In the nearly 4-minute video, titled A History of the War on Drugs: From Prohibition to Gold Rush, Jay Z opens up by talking about how, when he was growing up in the 1980s, Ronald Reagan "doubled down on the war on drugs that had been started by Richard Nixon in 1971." He also explains the perceptions of the time. "Drugs were bad, fried your brain," Jay Z says. "Drug dealers were monsters, the sole reason neighborhoods and major cities were failing."

Hov, a "product of Reaganomics" himself, points out that nobody wanted to talk about the ending of social safety nets, the defunding of schools, and the loss of jobs. Instead, Jay Z says that "young men like me who hustled became the sole villains and drug addicts lacked moral fortitude." He then continues by talking about the 1990s, when incarceration rates increased dramatically. Now, he explains, America imprisons more people than any other country—even compared to "countries we consider autocratic and oppressive" like China, Russia, Iran and Cuba.

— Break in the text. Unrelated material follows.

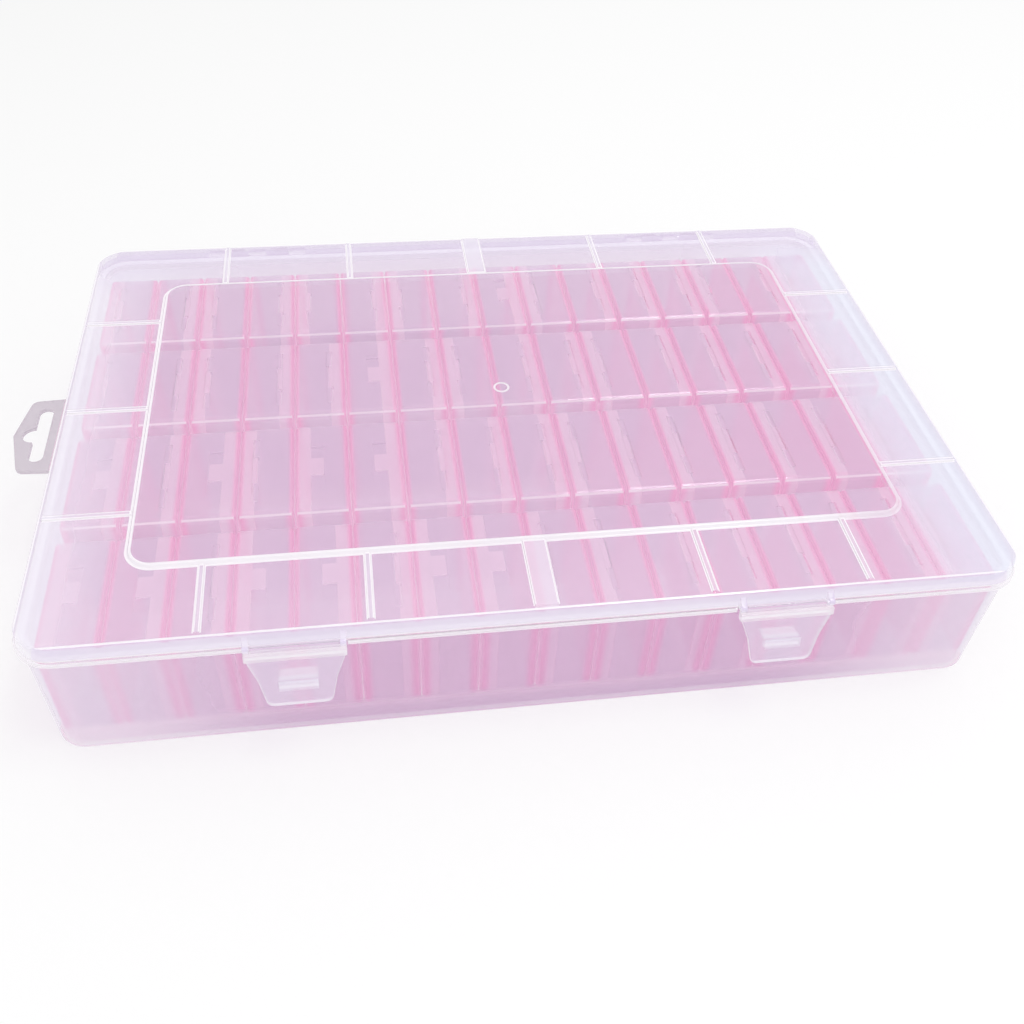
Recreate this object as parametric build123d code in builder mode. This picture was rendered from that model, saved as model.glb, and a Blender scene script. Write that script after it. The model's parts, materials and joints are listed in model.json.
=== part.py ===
from build123d import *
import math
import os

# Lidded storage case holding rows of small flip-lid boxes.
# X runs to the right, Y to the back and Z up. The origin is the centre of the tray's underside.
# The case is sized outwards from the grid of small boxes that it holds.

# Small box, standing on a long edge: thickness along X, length along Y, height along Z
box_thickness = 20.4
box_length = 50.5
box_height = 44.3
box_lid_thickness = 6.0
box_wall = 1.1
box_corner_radius = 3.0
box_edge_radius = 1.4

# Clasp in the middle of one long edge of a small box
clasp_bay_length = 23.0
clasp_bay_depth = 1.0
clasp_tab_length = 9.5
clasp_tab_thickness = 0.5
clasp_reach = 5.0
clasp_hook_width = 1.4
clasp_ridge_width = 0.8
clasp_ridge_height = 0.4

# Hinge in the middle of the opposite long edge of a small box
box_hinge_bay_length = 35.0
box_hinge_radius = 0.95
box_hinge_inset = 0.1
box_hinge_pin_radius = 0.5
box_hinge_barrel_length = 14.0

# Grid of small boxes in the tray
columns = 16
rows = 4
column_gap = 0.4
row_gap = 5.5
side_gap = 1.1
end_gap = 4.55

# How each small box stands, from the left column to the right, back row first.
# R or L: its flip lid is on the right or on the left. A capital letter: its clasp is on top.
standing = [
    "lrlrlrlrRlrrrlrl",
    "lrlrrRrlrrlrrrrl",
    "RrRlLRrrrlllllll",
    "LRrLRrLLllrrrrrl",
]

# Tray
tray_wall = 1.5
tray_floor = 1.5
tray_draft = 0.9
tray_corner_radius = 11.0
tray_base_radius = 1.0
rim_over_boxes = 4.2
flange_thickness = 2.0
flange_reach = 1.8

# Hanging tab on the tray's left side
tab_reach = 20.7
tab_half_width = 21.8
tab_shoulder = 4.3
tab_side_taper = 1.0
tab_drop = 4.0
tab_thickness = 1.6
tab_corner_radius = 3.0
slot_length = 31.5
slot_width = 5.4
slot_edge_distance = 10.4
slot_bump_radius = 4.3

# Lid
lid_overlap = 0.3
lid_sheet = 1.5
skirt_height = 6.0
skirt_flare = 0.8
lid_edge_radius = 0.7
panel_border_side = 32.0
panel_border_front = 31.3
panel_corner_radius = 9.0
panel_rise = 1.2
panel_side_slope = 0.6
rib_width = 2.0
rib_rise = 0.6
rib_end_margin = 1.2
rib_inner_offset = 57.6
rib_outer_offset = 112.7
rib_side_offset = 58.2
centre_rib_width = 8.0
centre_rib_rise = 0.9
gate_ring_radius = 3.2
gate_ring_width = 0.8
gate_ring_depth = 0.3
lip_thickness = 1.2
lip_depth = 2.0
lip_shelf = 1.2

# Two latches hinged on the lid's front edge
latch_offset = 82.5
latch_half_width = 16.5
latch_waist_half_width = 12.8
latch_tip_half_width = 10.5
latch_waist_reach = 12.8
latch_reach = 23.4
latch_corner_radius = 2.6
latch_lean = 14.0
latch_plate = 1.3
latch_plate_back = 0.2
latch_band_height = 2.9
latch_band_thickness = 2.6
latch_band_back = 1.1
latch_axis_out = 2.7
latch_axis_rise = 1.3
latch_bar_radius = 1.2
latch_neck_thickness = 1.2
latch_pin_radius = 0.7
ear_radius = 1.4
ear_thickness = 2.0
ear_height = 4.2
ear_slope_angle = 37.0

# Catch between a latch and the tray's front wall
catch_length = 12.8
catch_height = 6.3
catch_land = 1.0
hook_height = 1.3
hook_thickness = 1.5
hook_reach = 17.2

# Two clip hinges at the back of the case
hinge_offset = 100.0
hinge_axis_out = 4.5
hinge_axis_drop = 0.5
hinge_pin_radius = 1.25
hinge_clip_radius = 2.4
hinge_clip_length = 8.0
hinge_clip_spacing = 20.0
hinge_clip_mouth = 1.9
hinge_arm_length = 8.0
hinge_arm_radius = 2.0

# Clearances
pin_clearance = 0.05
running_gap = 0.3

# Worked out from the values above
column_pitch = box_thickness + column_gap
row_pitch = box_length + row_gap
grid_length = column_pitch * (columns - 1) + box_thickness
grid_depth = row_pitch * (rows - 1) + box_length
seam_x = box_thickness / 2 - box_lid_thickness
box_hinge_z = -box_height / 2 + box_hinge_radius + box_hinge_inset
box_hinge_bay_reach = box_hinge_radius + running_gap
box_hinge_lug_length = (box_hinge_bay_length - box_hinge_barrel_length) / 2 - 2 * running_gap

rim_height = tray_floor + box_height + rim_over_boxes
lid_height = rim_height + skirt_height
draft_angle = math.degrees(math.atan(tray_draft / rim_height))
inner_length = grid_length + 2 * side_gap
inner_depth = grid_depth + 2 * end_gap
base_length = inner_length + 2 * tray_wall
base_depth = inner_depth + 2 * tray_wall
lid_length = base_length + 2 * (tray_draft + lid_overlap)
lid_depth = base_depth + 2 * (tray_draft + lid_overlap)
lid_corner_radius = tray_corner_radius + tray_draft + lid_overlap
panel_length = lid_length - 2 * panel_border_side
panel_depth = lid_depth - 2 * panel_border_front

lean = math.radians(latch_lean)
latch_axis_y = -lid_depth / 2 - latch_axis_out
latch_axis_z = rim_height + latch_axis_rise
latch_band_top = ear_radius + running_gap
latch_bar_half_length = latch_half_width - ear_thickness - running_gap
hinge_axis_y = lid_depth / 2 + hinge_axis_out
hinge_axis_z = rim_height - hinge_axis_drop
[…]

When the war on drugs began in 1971, America's prison population was around 200,000. It's now around two million, which represents a growth of about 1,000 percent. Even in recent years, as some states have eased up on the war on drugs, more than 1.5 million drug arrests are being made every year and more than 80 percent of those are for possession with almost half coming as a result of weed, Hov says in the video.

With their hands tied by tough-on-crime laws, judges have had to hand out harsh mandatory minimum sentences over the years, Jay Z says, even for possession and low level drug sales. He also mentions New York's draconian Rockefeller drug laws in the 1970s, which changed the way we punish drug crimes.

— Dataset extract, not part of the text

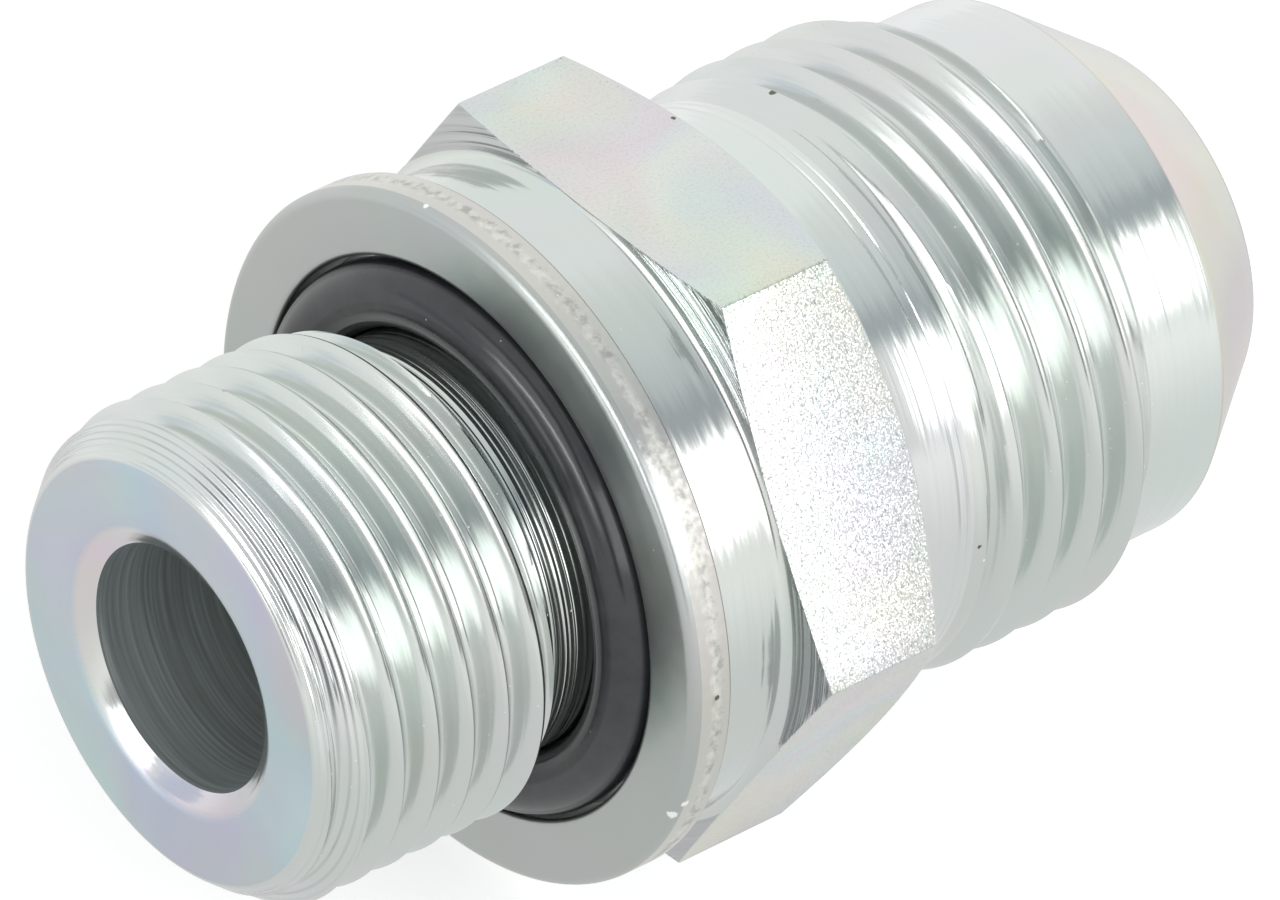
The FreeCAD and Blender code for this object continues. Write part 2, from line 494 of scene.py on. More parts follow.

Jay Z points out how the government made a distinction between powder cocaine and crack cocaine even though the "only difference is how you take it." The distinction made it easier for the government and the media to view crack cocaine "as a black problem," even though white people used and sold crack more than black people. While wealthier white folks used coke in Manhattan, it was poor black folks in Brooklyn who were thrown in jail, Jay Z explains. 

Elsewhere in the film, Jay Z talks about how, while drug addiction is considered a public health problem by more and more people, drug dealers get no compassion. This point is what inspired the video, as explained by the Drug Policy Alliance's senior director Asha Bandele in an accompanying NYT piece. Dream Hampton, who made the film and co-authored Jay Z's Decodedread Michelle Alexander's The New Jim Crow: Mass Incarceration in the Age of Colorblindness and the book made her wonder, "Why were white men poised to get rich doing the very same thing that African-American boys and men had long been going to prison for?"

In Louisiana, you can still face mandatory minimum sentences for selling weed, but in Colorado, you can make serious money doing the same thing. Even for entrepreneurial hustlers in legal states, there are still significant barriers to joining the legal marijuana industry. While venture capitalists can go to legal states and open multi-billion dollar operations, former felons aren't allowed to sell drugs legally—even if their felonies were for selling the very drugs that are now legal.

Even in New York, which no longer arrests people for marijuana possession, police disproportionately give out possession citations in black and Latino neighborhoods. And after all of this, rates of drug use are still just as high as they were when Nixon announced the war on drugs in 1971. So as Jay Z concludes, "The war on drugs is an epic fail."